One of the main results from Anders’ paper is that though New Guinea seems to undergone demographic expansion with the rise of agriculture, there is no evidence of star-phylogenies on the Y chromosome that you see elsewhere in the world, and genetic distances between populations seem to be rather high at a local scale. You’ll have to listen to the podcast (I think it will probably go live in August, so just subscribe) to get the precise way Anders said this, but one thing I got from the conversation is that the cultural and genetic diversity of the highlands is a function of evolution after a Neolithic expansion of a more homogeneous population. That is, I had assumed that the “Papuan” language family was an artificial construct where a bunch of different unrelated dialects was thrown together, but it seems perhaps they have a common genetic origin in an ancestral population that took up taro farming.
This has huge implications for the rate of linguistic evolution of human societies. Like genetic diversity linguistic diversity emerges in the context of cultural parameters. For example, without literacy and widespread trade, one can imagine oral dialects diverging rapidly. Similarly, without gene flow between neighboring populations, they can rapidly differentiate with small effective populations.
One thing I wonder about is how similar this was the spread of swidden agriculture in Europe. Where the Cardial and LBK cultures originally homogeneous, but eventually fractured into small paramountcies? And why and how did the steppe-derived populations roll over these populations so quickly, and give rise to the ‘star-phylogeny’ Y chromosomes we see today?
Bergstrom makes some general allusion to the emergence of metal. But at this point, geneticists usually pass the buck to prehistorians, archaeologists, and economists. What about the rise of metals resulted in the explosion of paternal lineages, and cranked up gene flow between neighboring populations?

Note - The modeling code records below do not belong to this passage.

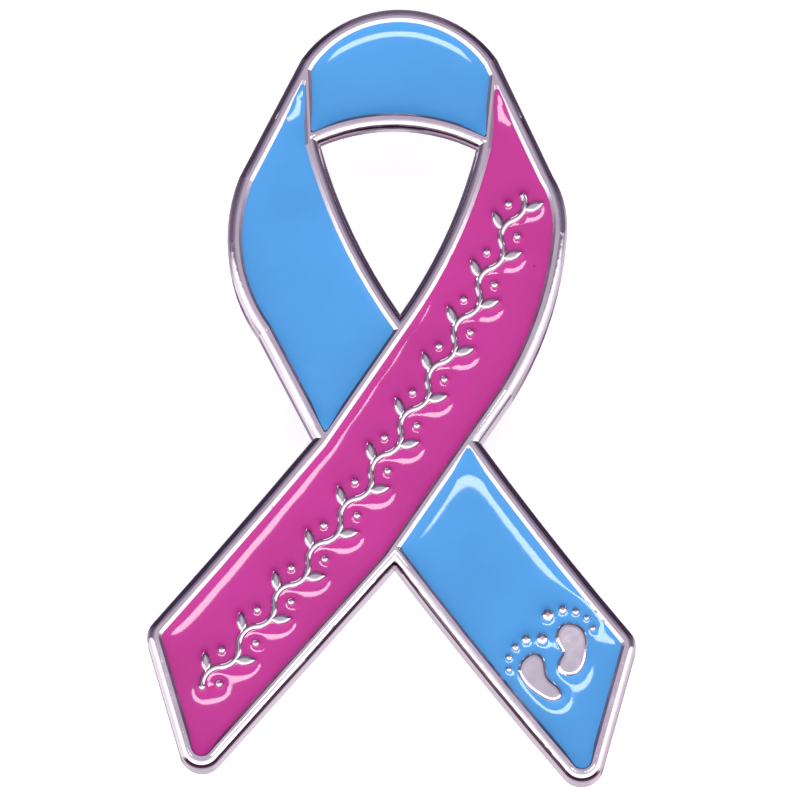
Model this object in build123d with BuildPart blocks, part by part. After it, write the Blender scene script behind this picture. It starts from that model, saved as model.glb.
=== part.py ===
"""Awareness ribbon pin: a die-struck plate with recessed cells of soft enamel, a tack post and a round clutch.

Millimetres, +Z up. The pin stands on its clutch with its face up: +X is the ribbon's right and +Y its loop.
The origin is on the surface that it stands on, below the middle of the ribbon.
"""

import os
from math import atan2, cos, radians, sin, tan

from build123d import *

# Ribbon, seen from its face
ribbon_width = 18.5
ribbon_height = 30.0
plate_thickness = 1.45
struck_depth = 0.40
side_draft = 18.0
die_break = 0.15
shoulder_radius = 0.28
tail_corner_radius = 0.85

# Struck lines and the cells between them
rim_flat = 0.108
fold_line = 0.10
crossing_line = 0.13
cell_depth = 0.30
cell_draft = 45.0
cell_corner_radius = 0.08
enamel_drop = 0.14
piece_gap = 0.02

# Raised work in the cells: its sides, how far it is sunk into their floors, and its rounded crown
relief_draft = 25.0
relief_root = 0.05
crown_height = 0.10
crown_steps = 3
knob_round = 1.2

# Ornament on the band: a wavy stem with leaves and berries
stem_width = 0.15
stem_crown = 0.06
stem_swing = 0.22
half_waves = 22
leaf_length = 0.74
leaf_width = 0.30
leaf_lean = 48.0
leaf_start = 0.03
leaf_crown = 0.09
berry_diameter = 0.32
berry_reach = 0.40

# Footprints on the tail
foot_length = 2.05
sole_crown = 0.15

# Tack post and clutch
post_diameter = 1.0
post_length = 6.0
post_point = 0.7
post_point_diameter = 0.2
post_fillet = 0.3
cloth_gap = 1.6
clutch_diameter = 6.0
clutch_grip_diameter = 5.0
clutch_flange = 1.2
clutch_floor = 0.6
clutch_edge = 0.3
post_clearance = 0.05

# Shift that brings the middle of the finished outline's box over the origin, as shares of the ribbon
middle_shift = (0.00278, -0.00265)

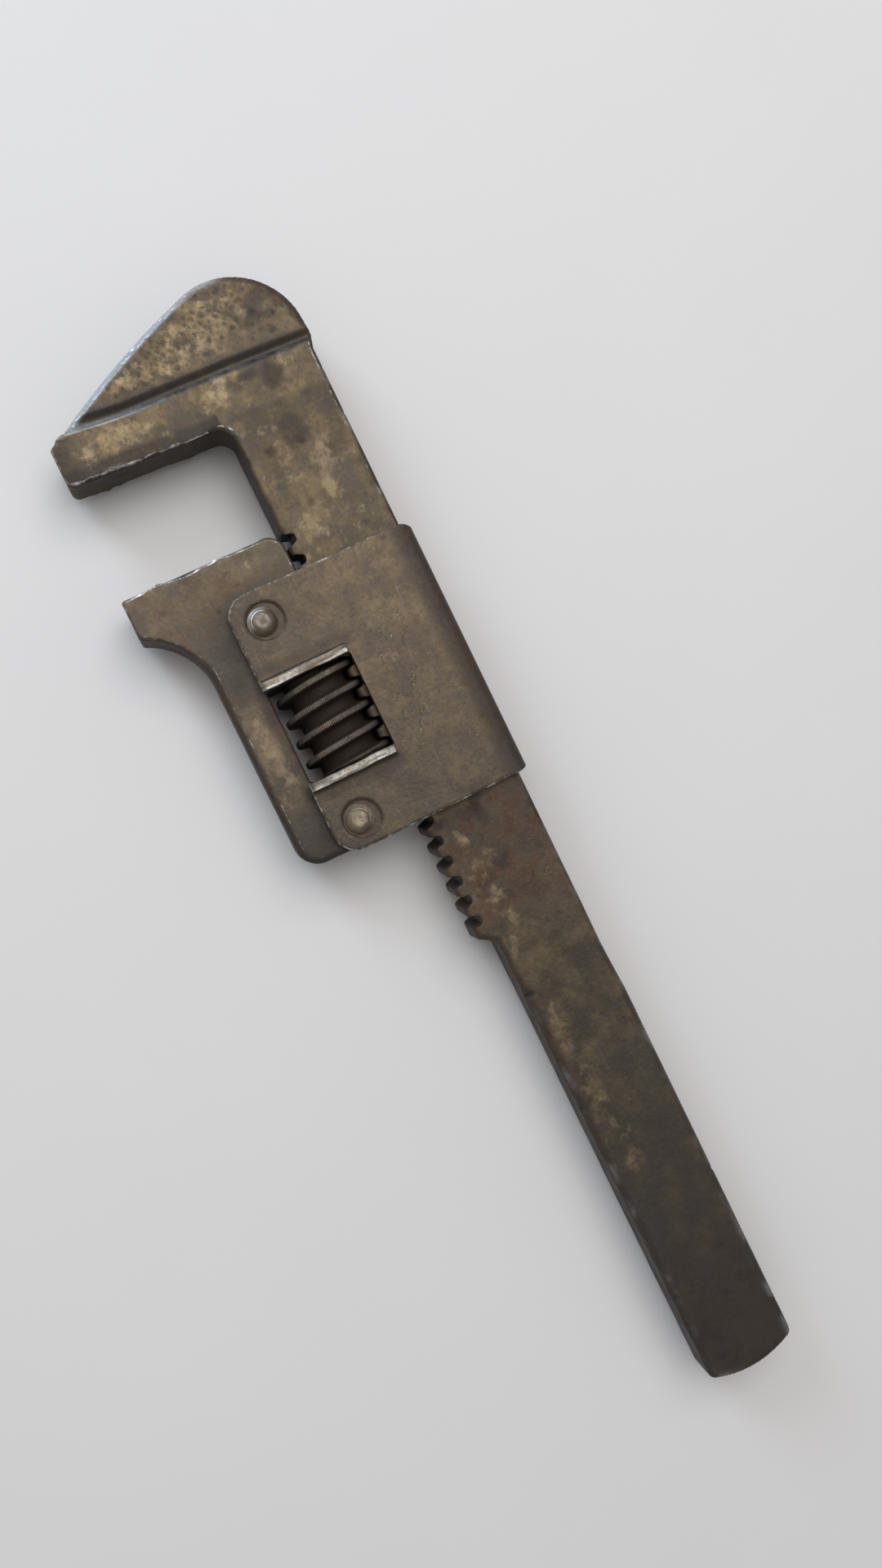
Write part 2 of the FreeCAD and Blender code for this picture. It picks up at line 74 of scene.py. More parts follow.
# places, from the frame
bar_low, bar_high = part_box("fixed_jaw_bar")
sleeve_low, sleeve_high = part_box("sleeve")
jaw_low, jaw_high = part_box("sliding_jaw")
worm_low, worm_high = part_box("adjusting_worm")
SLEEVE_BACK = 1.4        # how far the sleeve reaches behind the line that across starts from
ORIGIN = np.array([bar_low.x, sleeve_low.y + SLEEVE_BACK * MM, (bar_low.z + bar_high.z) / 2])
LENGTH = (bar_high.x - bar_low.x) / MM
HALF_BAR = (bar_high.z - bar_low.z) / 2 / MM
HALF_JAW = (jaw_high.z - jaw_low.z) / 2 / MM
SLEEVE_START = (sleeve_low.x - ORIGIN[0]) / MM
SLEEVE_END = (sleeve_high.x - ORIGIN[0]) / MM
SLEEVE_FRONT = (sleeve_high.y - ORIGIN[1]) / MM
LIP_TOP = (sleeve_high.z - ORIGIN[2]) / MM
JAW_FACE = (jaw_high.x - ORIGIN[0]) / MM
WORM_START = (worm_low.x - ORIGIN[0]) / MM
WORM_END = (worm_high.x - ORIGIN[0]) / MM
WORM_MIDDLE = (WORM_START + WORM_END) / 2


# ---------------------------------------------------------------- noise
HASH_FACTORS = (374761393, 668265263, 2147483647)    # one for each axis
HASH_ROUNDS = ((15, 2246822519), (13, 3266489917))   # shift and factor
LOW_BITS = np.uint64(0xFFFFFFFF)


def lattice(cells, seed):
    """A repeatable random number from 0 to 1 for each whole-number cell, in up to three axes."""
    mixed = np.zeros(cells.shape[:-1], dtype=np.uint64)
    for axis, factor in enumerate(HASH_FACTORS[:cells.shape[-1]]):
        shifted = cells[..., axis].astype(np.int64) + 10007 * (axis + 1)
        mixed ^= shifted.astype(np.uint64) * np.uint64(factor)
    mixed ^= np.uint64(seed * 2654435761 % (1 << 32))
    for shift, factor in HASH_ROUNDS:
        mixed = (mixed ^ (mixed >> np.uint64(shift))) * np.uint64(factor)
        mixed &= LOW_BITS
    mixed ^= mixed >> np.uint64(16)
    return mixed.astype(np.float64) / float(1 << 32)


def noise(points, size, seed):
    """Smooth noise from -1 to 1 whose features are about size long, in up to three axes."""
    scaled = points / size
    cell = np.floor(scaled)
    part = scaled - cell
    part = part * part * (3 - 2 * part)
    axes = points.shape[-1]
    total = np.zeros(points.shape[:-1])
    for corner in range(1 << axes):
        offset = np.array([(corner >> axis) & 1 for axis in range(axes)])
        weight = np.prod(np.where(offset, part, 1 - part), axis=-1)
        total += weight * lattice(cell + offset, seed)
    return total * 2 - 1


def layered(points, size, seed, layers=3):
    """Noise in layers, each half the size and half the strength of the last."""
    total = sum(noise(points, size / 2 ** k, seed + k) / 2 ** k for k in range(layers))
    return total / sum(1 / 2 ** k for k in range(layers))


def spots(flat, cell, chance, seed):
    """Nearness, 1 at the middle and 0 at the rim, of round spots scattered one to a cell.

    chance is the share of cells that hold a spot, as one number or one for each point.
    """
    base = np.floor(flat / cell)
    nearest = np.zeros(len(flat))
    for dx in (-1, 0, 1):
        for dy in (-1, 0, 1):
            home = base + (dx, dy)
            centre = (home + np.stack([lattice(home, seed), lattice(home, seed + 1)], -1)) * cell
            radius = cell * (0.25 + 0.45 * lattice(home, seed + 2) ** 2)
            here = lattice(home, seed + 3) < chance
            distance = np.linalg.norm(flat - centre, axis=1)
            nearest = np.maximum(nearest, np.where(here, 1 - distance / radius, 0))
    return np.clip(nearest, 0, 1)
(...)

The easy way to explain this is that spears and swords of metal impose the rule of the few upon the many. But I think we need to consider the economic consequence of widespread metal (especially iron) in agriculture, where clearing virgin and the second-growth forest became much easier for peasants, and the social and manufacturing systems needed to produce metal weapons and tools at scale. Combined with the mobility of the horse, the shift into the Bronze and Iron Age across Eurasia resulted in the rise of an almost totalitarian and globalist social order in comparison to the localized and decentralized village societies of the Neolithic.